The left outer join to BlocklistHash in the bottom query can be removed for the same reason as above… thus the entire subquery can be removed.
The two “order by” clauses (top and bottom queries) can be removed – they provide no benefit.
This brings us to this:
select
count(*)
from
(
select
distinct "Path"
from
(
select
"J"."Path",
"J"."Lastmodified",
"J"."Filelength",
"J"."Filehash",
"J"."Metahash",
"J"."Metalength",
"K"."Hash" as "BlocklistHash",
"J"."FirstBlockHash",
"J"."FirstBlockSize",
"J"."FirstMetaBlockHash",
"J"."FirstMetaBlockSize",
"J"."MetablocksetID"
from
(
select
"A"."Path" as "Path",
"D"."Lastmodified" as "Lastmodified",
"B"."Length" as "Filelength",
"B"."FullHash" as "Filehash",
"E"."FullHash" as "Metahash",
"E"."Length" as "Metalength",
"A"."BlocksetID" as "BlocksetID",
"F"."Hash" as "FirstBlockHash",
"F"."Size" as "FirstBlockSize",
"H"."Hash" as "FirstMetaBlockHash",
"H"."Size" as "FirstMetaBlockSize",
"C"."BlocksetID" as "MetablocksetID"
from
"file" A
inner join "filesetentry" D on "A"."ID" = "D"."FileID"
and "A"."BlocksetId" >= 0
and "D"."FilesetID" = 578
left join "blockset" B on "A"."BlocksetID" = "B"."ID"

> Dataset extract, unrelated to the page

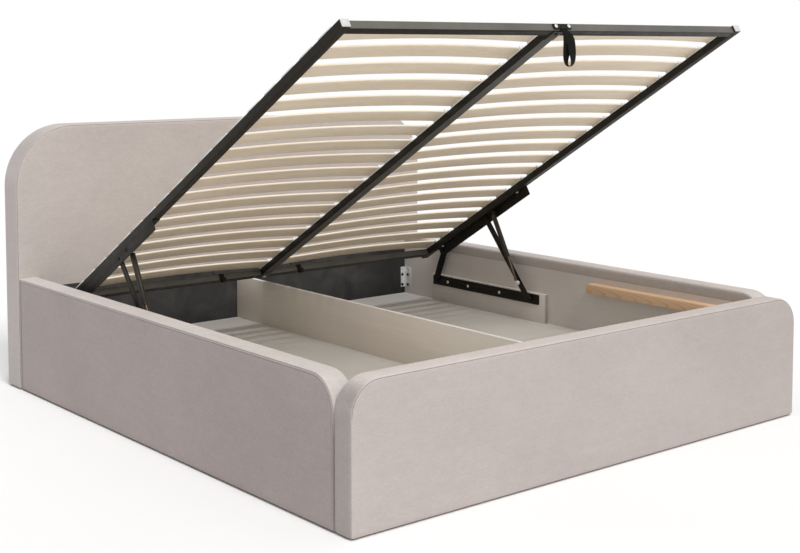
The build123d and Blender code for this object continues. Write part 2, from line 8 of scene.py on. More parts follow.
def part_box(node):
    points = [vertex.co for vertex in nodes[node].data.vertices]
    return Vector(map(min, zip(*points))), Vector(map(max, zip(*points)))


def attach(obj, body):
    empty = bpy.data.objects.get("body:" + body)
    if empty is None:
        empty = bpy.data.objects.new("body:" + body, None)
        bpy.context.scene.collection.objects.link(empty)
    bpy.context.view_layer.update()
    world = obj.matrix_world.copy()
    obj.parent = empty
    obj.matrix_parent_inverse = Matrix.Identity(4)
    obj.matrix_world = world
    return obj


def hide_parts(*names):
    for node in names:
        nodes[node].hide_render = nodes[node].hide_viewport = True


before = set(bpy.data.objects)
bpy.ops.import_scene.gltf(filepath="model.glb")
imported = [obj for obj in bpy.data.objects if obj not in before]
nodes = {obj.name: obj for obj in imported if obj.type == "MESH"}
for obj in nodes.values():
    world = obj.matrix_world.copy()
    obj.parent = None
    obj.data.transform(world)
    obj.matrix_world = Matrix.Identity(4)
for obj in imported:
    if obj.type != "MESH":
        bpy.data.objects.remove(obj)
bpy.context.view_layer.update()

# Sizes repeated from the part, in metres, and the platform's tilt
HEAD_TUBES = (0.7865, 0.350)
TILT = math.radians(30.7)
RAIL_INNER = 0.912
HEADBOARD_RADIUS = 0.235
SIDE_RADIUS = 0.100
STRIP_DEPTH = 0.042
SLAT_COUNT = 18
SLAT_PITCH = 0.1059
SLAT_FIRST = 1.892
SLAT_WIDTH = 0.066
SLAT_THICKNESS = 0.008
SLAT_LOW = 0.0275
SLAT_BOW = 0.013
LEFT_SLAT = (-0.868, -0.034)
RIGHT_SLAT = (-0.026, 0.868)
FOOT_TUBE_FACE = 1.979
STRAP_X = -0.015
STRAP_WIDTH = 0.038
STRAP_THICKNESS = 0.002

# Where the painted shade on the fabric and lining begins and ends, in metres
RAIL_JOINT = (0.9640, 0.9820)
SHADED_HEIGHT = (0.26, 0.34)
WHOLE_WIDTH = (-1.0, 1.0)
SHADED_LINING = (0.62, 0.78)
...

left join "metadataset" C on "A"."MetadataID" = "C"."ID"
left join "blockset" E on "E"."ID" = "C"."BlocksetID"
left join "blocksetentry" G on "B"."ID" = "G"."BlocksetID"
left join "block" F on "G"."BlockID" = "F"."ID"
left join "blocksetentry" I on "E"."ID" = "I"."BlocksetID"
left join "block" H on "I"."BlockID" = "H"."ID"
where
(
"I"."Index" = 0
or "I"."Index" is null
)
and (
"G"."Index" = 0
or "G"."Index" is null
)
) J
left outer join "blocklisthash" K on "K"."BlocksetID" = "J"."BlocksetID"
) L
union
select
distinct "Path"
from
(
select
"B"."BlocksetID",
"B"."ID",
"B"."Path",
"D"."Length",
"D"."FullHash",
"A"."Lastmodified",
"F"."Hash" as "FirstMetaBlockHash",
"C"."BlocksetID" as "MetaBlocksetID"
from
"filesetentry" A,
"file" B,
"metadataset" C,
"blockset" D,
"blocksetentry" E,
"block" F
where
"A"."FileID" = "B"."ID"
and "B"."MetadataID" = "C"."ID"
and "C"."BlocksetID" = "D"."ID"
and "E"."BlocksetID" = "C"."BlocksetID"
and "E"."BlockID" = "F"."ID"
and "E"."Index" = 0
and (
"B"."BlocksetID" = -100
or "B"."BlocksetID" = -200
)
and "A"."FilesetID" = 578
) G
)
)
A further left outer join to BlocklistHash in the top query can be removed for the same reason as above… thus the entire subquery can be removed.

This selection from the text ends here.